Lizzie Velasquez, a well-known anti-bullying speaker.

                As an extrovert with an expertise in communications and politics, it is a civic duty that I represent my people and my best utilities to do that include my own personal experiences and using them means telling sob stories from my personal history. In doing so, I feel less emotional about them than I’m hoping the other side does and, emotionally, I’m somewhat disingenuous since I’m fairly inoculated and numb to the power or shock value of the stories. A few people have told me to my face that I need to get over what happened to me failing to comprehend that I have, totally, done that but that also advocacy for my people is one of my jobs in politics and those stories work better than stories I don’t know and way better than the abstractions of statistics. Also, when I work on other political issues, which I do a lot, I get less attention for it so the people who have complained about my focus on those stories or issues of which I am personally affected by should understand that I worked on housing policy, environmental policy, drafted statements about refugee policy in my political jobs and activism in the previous few months alone.

                On this website, I try to avoid the sob stories and try to stay emotionally neutral and as abstractly scientific while being engaging and fun for the entertainment of my audience. It is a fairly successful blog and I believe people like my personable and balanced style of writing. Still, Youtube channels I watch that make science and history documentaries like SciShow, the PBS channels like Spacetime and Eons, and the Simon Whistler channels wouldn’t make it on major television stations because when unable to microtarget one’s audience through the algorithms of the internet, it is difficult to build a base. I get my daily news from podcasts from the BBC and NPR that wouldn’t sell on TV stations either because they market to a niche audience of people who want wonky, objective, and thorough reporting about the dry but intriguing issues of the world and the nation. I am able to be more successful here, in part, because I tag my articles and send them in a direction where receptive people will see them. That is not a great way to build or maintain a political movement since those require public support.

                I count my blessings and am constantly aware how relatively good my life is to someone in Libya, Yemen, or Somalia. Again, I listen to the BBC and NPR every day and get very good briefings on the state of the world and have done things politically that relate to the sorriest people on Earth both professionally and informally. There isn’t much I can directly or indirectly do to help those people and the little that I have been able to, I have done. If there is a malnourished paraplegic widow and mother on the outskirts of Aden, they have the full assurances that I care about them and worry about them every day. I am under no illusions that my hardships or those of people like me compare to hers or anything like hers. As far as activists and political workers go, I have a very diverse pallet of what I dive into from gay rights to racial justice to fighting global warming to advocating for gun control. The typical member of Black Lives Matter or Moms Demand Action doesn’t do stuff about disability rights or union organizing or much beyond the purview of their own cause.

                 Any type of advocacy that doesn’t involve sex, murder of attractive people, or some exceptionally juicy and saucy human-interest headline is difficult and is an uphill battle for the eyes and hearts of people who are mostly apathetic toward the world and solipsistic in their worldview.
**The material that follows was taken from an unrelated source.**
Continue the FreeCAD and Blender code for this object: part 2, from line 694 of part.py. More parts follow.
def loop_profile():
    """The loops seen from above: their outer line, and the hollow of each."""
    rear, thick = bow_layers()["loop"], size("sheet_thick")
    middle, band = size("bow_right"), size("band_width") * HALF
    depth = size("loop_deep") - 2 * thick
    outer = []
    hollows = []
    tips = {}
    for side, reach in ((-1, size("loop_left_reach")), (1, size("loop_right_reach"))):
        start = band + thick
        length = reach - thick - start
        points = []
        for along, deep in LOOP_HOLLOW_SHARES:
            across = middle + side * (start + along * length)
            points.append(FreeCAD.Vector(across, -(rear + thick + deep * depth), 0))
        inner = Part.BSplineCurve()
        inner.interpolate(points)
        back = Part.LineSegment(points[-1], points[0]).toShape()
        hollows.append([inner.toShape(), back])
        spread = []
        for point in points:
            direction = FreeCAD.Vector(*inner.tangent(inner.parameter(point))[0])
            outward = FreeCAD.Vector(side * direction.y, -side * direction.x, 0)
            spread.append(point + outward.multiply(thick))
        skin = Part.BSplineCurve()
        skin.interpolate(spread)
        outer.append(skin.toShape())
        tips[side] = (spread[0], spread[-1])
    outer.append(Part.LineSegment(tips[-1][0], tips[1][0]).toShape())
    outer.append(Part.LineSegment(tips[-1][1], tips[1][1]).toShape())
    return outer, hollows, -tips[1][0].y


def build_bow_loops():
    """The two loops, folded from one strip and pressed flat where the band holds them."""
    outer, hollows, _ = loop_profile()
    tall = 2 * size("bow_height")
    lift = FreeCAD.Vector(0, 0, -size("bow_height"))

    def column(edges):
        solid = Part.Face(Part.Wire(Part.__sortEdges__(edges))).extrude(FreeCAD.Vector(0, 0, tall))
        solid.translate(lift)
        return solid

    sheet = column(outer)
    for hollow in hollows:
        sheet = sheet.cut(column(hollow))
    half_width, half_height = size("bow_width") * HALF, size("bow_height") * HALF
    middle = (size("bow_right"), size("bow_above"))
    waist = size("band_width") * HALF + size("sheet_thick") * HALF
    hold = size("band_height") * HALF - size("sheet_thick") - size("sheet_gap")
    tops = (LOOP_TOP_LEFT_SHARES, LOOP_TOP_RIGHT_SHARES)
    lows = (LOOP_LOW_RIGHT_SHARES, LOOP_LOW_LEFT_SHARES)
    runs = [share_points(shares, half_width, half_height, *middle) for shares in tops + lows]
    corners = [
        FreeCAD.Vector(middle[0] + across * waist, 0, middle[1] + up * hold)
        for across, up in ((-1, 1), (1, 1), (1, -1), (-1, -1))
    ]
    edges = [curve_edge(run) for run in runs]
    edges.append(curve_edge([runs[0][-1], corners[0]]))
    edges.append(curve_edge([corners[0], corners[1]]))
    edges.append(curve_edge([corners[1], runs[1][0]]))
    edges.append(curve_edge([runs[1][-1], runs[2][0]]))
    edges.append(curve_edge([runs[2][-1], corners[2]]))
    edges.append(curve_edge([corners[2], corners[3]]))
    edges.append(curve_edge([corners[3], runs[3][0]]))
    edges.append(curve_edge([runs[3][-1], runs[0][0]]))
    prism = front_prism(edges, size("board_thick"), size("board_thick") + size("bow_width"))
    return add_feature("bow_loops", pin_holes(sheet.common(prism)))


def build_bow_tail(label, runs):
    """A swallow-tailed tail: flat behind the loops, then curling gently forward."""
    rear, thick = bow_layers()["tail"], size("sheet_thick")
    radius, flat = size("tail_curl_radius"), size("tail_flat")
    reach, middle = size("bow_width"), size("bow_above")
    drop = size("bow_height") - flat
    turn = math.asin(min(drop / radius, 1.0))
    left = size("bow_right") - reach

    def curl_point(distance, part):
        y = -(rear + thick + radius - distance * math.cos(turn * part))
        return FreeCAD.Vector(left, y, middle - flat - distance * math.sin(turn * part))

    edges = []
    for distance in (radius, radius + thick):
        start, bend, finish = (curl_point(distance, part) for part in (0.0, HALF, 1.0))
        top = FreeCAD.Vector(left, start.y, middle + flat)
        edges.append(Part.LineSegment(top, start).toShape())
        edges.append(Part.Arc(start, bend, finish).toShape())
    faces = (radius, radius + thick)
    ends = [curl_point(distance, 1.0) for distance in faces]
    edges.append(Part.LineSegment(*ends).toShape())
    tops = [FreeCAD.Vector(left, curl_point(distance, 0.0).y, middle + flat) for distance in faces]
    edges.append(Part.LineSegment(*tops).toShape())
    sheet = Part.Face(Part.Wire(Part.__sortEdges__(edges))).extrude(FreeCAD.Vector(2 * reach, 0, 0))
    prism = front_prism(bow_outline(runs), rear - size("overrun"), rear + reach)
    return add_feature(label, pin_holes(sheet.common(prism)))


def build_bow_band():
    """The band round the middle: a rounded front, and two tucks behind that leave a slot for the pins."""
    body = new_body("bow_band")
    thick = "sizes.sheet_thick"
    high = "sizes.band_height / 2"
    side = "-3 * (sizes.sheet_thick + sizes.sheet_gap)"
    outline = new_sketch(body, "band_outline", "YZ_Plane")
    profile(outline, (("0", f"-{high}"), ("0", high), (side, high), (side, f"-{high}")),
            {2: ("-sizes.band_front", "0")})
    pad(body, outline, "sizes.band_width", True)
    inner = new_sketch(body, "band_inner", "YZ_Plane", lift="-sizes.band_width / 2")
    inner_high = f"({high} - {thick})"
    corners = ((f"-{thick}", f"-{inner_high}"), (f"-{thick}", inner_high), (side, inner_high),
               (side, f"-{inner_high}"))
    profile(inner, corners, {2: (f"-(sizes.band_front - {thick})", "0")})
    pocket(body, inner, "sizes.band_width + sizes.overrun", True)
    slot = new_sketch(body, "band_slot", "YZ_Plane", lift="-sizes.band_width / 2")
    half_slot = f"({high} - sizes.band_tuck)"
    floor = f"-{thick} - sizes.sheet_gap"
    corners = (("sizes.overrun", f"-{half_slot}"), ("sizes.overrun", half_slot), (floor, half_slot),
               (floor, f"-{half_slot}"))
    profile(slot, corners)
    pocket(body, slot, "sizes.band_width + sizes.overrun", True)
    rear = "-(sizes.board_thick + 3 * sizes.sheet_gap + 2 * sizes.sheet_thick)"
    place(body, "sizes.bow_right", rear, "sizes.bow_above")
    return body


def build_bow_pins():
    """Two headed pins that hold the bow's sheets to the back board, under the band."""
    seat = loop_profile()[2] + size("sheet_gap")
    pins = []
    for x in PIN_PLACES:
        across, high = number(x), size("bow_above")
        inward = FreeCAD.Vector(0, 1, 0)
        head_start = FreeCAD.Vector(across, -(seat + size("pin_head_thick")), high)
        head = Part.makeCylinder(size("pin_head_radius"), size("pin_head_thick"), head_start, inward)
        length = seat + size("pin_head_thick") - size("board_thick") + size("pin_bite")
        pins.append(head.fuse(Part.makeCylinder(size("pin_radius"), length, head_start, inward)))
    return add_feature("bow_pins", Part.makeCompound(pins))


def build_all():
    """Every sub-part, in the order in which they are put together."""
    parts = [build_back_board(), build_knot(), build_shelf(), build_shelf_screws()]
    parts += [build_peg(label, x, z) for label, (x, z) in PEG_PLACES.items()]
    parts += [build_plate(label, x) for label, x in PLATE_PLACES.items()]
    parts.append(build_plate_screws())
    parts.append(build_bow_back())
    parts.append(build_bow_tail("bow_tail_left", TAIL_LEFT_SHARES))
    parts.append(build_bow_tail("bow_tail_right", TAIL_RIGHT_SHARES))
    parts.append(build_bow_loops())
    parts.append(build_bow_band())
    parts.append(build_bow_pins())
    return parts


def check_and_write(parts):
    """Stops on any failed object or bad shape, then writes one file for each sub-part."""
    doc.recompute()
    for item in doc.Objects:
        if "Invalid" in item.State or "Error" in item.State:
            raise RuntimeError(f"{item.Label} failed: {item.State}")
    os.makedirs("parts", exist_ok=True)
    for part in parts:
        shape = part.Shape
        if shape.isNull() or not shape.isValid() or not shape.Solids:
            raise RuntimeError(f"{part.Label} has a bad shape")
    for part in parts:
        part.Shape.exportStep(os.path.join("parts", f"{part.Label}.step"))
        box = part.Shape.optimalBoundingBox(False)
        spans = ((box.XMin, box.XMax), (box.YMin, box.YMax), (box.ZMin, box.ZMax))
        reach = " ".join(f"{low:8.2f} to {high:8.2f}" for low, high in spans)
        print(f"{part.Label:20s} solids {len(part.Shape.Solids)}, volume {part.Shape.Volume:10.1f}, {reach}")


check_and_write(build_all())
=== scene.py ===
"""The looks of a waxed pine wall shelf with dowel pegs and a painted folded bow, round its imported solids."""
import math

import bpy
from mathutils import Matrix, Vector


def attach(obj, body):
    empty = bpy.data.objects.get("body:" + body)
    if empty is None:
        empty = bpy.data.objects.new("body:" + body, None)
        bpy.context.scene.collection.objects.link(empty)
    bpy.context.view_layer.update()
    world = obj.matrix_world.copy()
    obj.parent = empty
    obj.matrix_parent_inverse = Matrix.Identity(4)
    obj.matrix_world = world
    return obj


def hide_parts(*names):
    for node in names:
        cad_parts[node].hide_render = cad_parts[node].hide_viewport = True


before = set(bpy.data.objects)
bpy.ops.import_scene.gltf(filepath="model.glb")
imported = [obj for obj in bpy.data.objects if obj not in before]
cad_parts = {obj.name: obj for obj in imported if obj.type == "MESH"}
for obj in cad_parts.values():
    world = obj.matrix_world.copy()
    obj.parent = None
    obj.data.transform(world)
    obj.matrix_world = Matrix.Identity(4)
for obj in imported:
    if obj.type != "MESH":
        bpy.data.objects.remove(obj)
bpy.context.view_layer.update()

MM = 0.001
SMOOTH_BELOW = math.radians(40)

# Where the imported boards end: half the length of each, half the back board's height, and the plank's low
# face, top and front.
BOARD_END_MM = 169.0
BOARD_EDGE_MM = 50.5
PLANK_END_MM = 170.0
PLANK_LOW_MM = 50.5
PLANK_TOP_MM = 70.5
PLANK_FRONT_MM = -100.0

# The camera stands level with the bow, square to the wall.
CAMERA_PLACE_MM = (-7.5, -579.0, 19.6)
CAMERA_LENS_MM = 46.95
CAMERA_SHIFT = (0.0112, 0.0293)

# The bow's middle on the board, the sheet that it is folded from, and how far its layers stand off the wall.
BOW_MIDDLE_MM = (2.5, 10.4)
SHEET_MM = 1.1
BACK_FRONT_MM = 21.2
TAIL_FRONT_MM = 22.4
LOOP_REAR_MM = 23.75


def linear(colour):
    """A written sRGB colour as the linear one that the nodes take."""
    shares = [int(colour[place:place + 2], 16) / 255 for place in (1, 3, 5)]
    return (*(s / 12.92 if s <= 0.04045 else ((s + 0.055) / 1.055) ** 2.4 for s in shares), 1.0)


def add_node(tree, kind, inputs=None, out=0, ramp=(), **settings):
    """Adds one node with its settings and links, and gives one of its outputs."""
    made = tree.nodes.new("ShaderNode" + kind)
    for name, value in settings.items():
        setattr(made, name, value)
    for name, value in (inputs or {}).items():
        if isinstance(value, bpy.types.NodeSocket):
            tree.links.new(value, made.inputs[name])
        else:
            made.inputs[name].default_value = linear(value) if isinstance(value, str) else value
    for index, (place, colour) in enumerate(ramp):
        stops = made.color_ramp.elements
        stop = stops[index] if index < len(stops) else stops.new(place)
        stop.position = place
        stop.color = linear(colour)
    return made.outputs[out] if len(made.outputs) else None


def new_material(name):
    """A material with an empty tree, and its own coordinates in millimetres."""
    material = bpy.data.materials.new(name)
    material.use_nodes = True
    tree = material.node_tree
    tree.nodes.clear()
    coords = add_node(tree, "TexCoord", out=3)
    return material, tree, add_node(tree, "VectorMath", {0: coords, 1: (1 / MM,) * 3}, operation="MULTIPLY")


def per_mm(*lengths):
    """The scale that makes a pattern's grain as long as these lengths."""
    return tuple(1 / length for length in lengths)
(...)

The bullying sob stories are both literally and metaphorically trying to compete with Nancy Grace for sympathy and cognizance. Insofar as I have to market tragedies, especially involving myself, I internally am cynical as to the reasons why I have to turn myself into a posterchild and desirous to find another mode of operation but knowing that media science and social psychology require that I do this and that it is a sacrifice I have to make for a cause that, if successful, could reduce human suffering and increase human welfare significantly. To the people who have accused me of being self-pitied. I’m not. They need to realize that my activism in this area is inorganic and is consciously designed out of the need to keep and get people’s interest.
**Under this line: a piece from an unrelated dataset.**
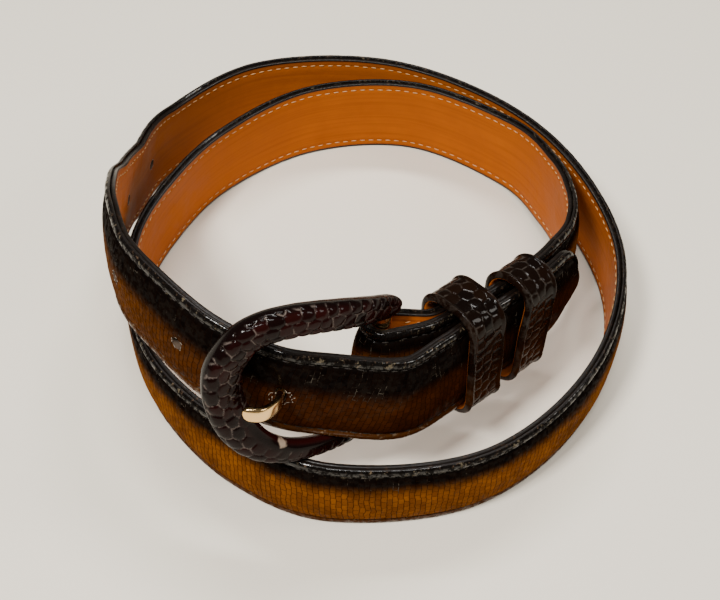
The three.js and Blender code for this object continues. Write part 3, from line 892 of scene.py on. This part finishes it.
def frame_cover():
    stations, size = frame_stations(0.19)
    ring = leg_ring(108)
    half = np.array([FRAME_THICKNESS / 2, LEG_WIDTH / 2])
    pairs = ring[None] * half * size[:, None, None]
    share = stations["distance"] / stations["distance"][-1]
    curve_zone = smooth(share, 0.3, 0.44) * (1 - smooth(share, 0.56, 0.68))
    widened = 1 + 0.36 * curve_zone[:, None]
    pairs[..., 1] = np.where(pairs[..., 1] < 0, pairs[..., 1] * widened, pairs[..., 1])
    step = np.roll(pairs, -1, 1) - np.roll(pairs, 1, 1)
    normal = unit(np.stack([step[..., 1], -step[..., 0]], 2))
    around = pairs[..., 1]
    length = stations["distance"][:, None] + 0 * around
    border, tone = plates(length, around, 3.1, 2.5, 11)
    facing = smooth(normal[..., 0], -0.15, 0.45)
    low_arm = 1 - smooth(length, 0.36 * length.max(), 0.5 * length.max())
    facing = facing * (1 - low_arm * (1 - smooth(normal[..., 1], -0.25, 0.1)))
    crease = (1 - smooth(border, 0.02, 0.26)) * facing
    line = (1 - smooth(border, 0.05, 0.17)) * facing
    dome = smooth(border, 0.0, 1.0) * facing
    wrinkle = 0.06 * ripple(length, around * 2, 7.0, 21)
    lift = 0.16 * dome - 0.2 * crease * facing - 0.12 * facing + wrinkle
    rings = pairs + normal * lift[..., None] * np.clip(size, 0.3, 1)[:, None, None]
    mesh, row, column = swept_mesh("frame_cover", stations, rings, around)
    inner = smooth(-normal[..., 1], 0.5, 0.9)
    outer = smooth(normal[..., 1], 0.6, 0.95)
    shade = tone * 0.75 * facing + 0.9 * inner * (1 - facing) + 0.05
    shade = shade * (1 - 0.8 * outer)
    mark(mesh, "crease", line[row, column])
    mark(mesh, "tone", np.clip(shade, 0, 1)[row, column])
    chip = np.hypot((length - CHIP_LENGTH) / 1.5, (normal[..., 1] + 0.72) / 0.42)
    chip = chip + 0.45 * ripple(length, around * 1.5, 1.2, 51)
    mark(mesh, "rubbed", (1 - smooth(chip, 0.5, 1.0))[row, column])
    close_seams(mesh)
    return mesh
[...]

                Politics is a field of the synthetic, regardless of how organic and natural it may feel in a particular episode and item of media. My desire to help and do as much good for the world as possible is heartfelt and from the soul but how I do that is largely determined by market forces in the bazaar that is human society. Does that make me lose faith in humanity? Yes. But everyone in politics has to learn that lesson. People often have very suspicious feelings toward the contrived nature of politics but anyone who has spent time in the violent weather of social climatology would come to the sad realization that people are not mostly good but cruel, petty, and easily offended and over a youthful indiscretion uncovered thirty years later, an entire career of good works can be destroyed. Entering into politics, one has an avatar and a true person on the inside of it that never comes out knowing the public has the propensity to erupt in indignation at the slightest offence. The public doesn’t want honesty or earnestness, they want the vibe of honesty and earnestness regardless of the truthfulness of that vibe. Between the false pretense of perfection and someone honest about their flaws, the public will always vote for the former which is why Ceasar will always defeat Cato.

                There are plenty of people who go into this type of advocacy and do feel sorry for themselves but there are also many, like myself, who don’t. Yet, we’re put into the position of retelling our sob stories and would rather do something else. Especially in the Zoomer generation who has the tendency to be even more offended and begin lifelong grudges over slight offences, I have to be a politician in my personal life and am not the most successful since they spread gossip like it’s Q-Anon and slight grossness turns into disgusting creepiness over the course of a handful of reprocessings through multiple people. The landmines in politics now are even worse than they used to be. The sob stories of things like disability advocacy are the unfortunate reality of a social landscape dominated by and addicted to the wettest of media gore and sexiness. For many people, they are not how we want to do this.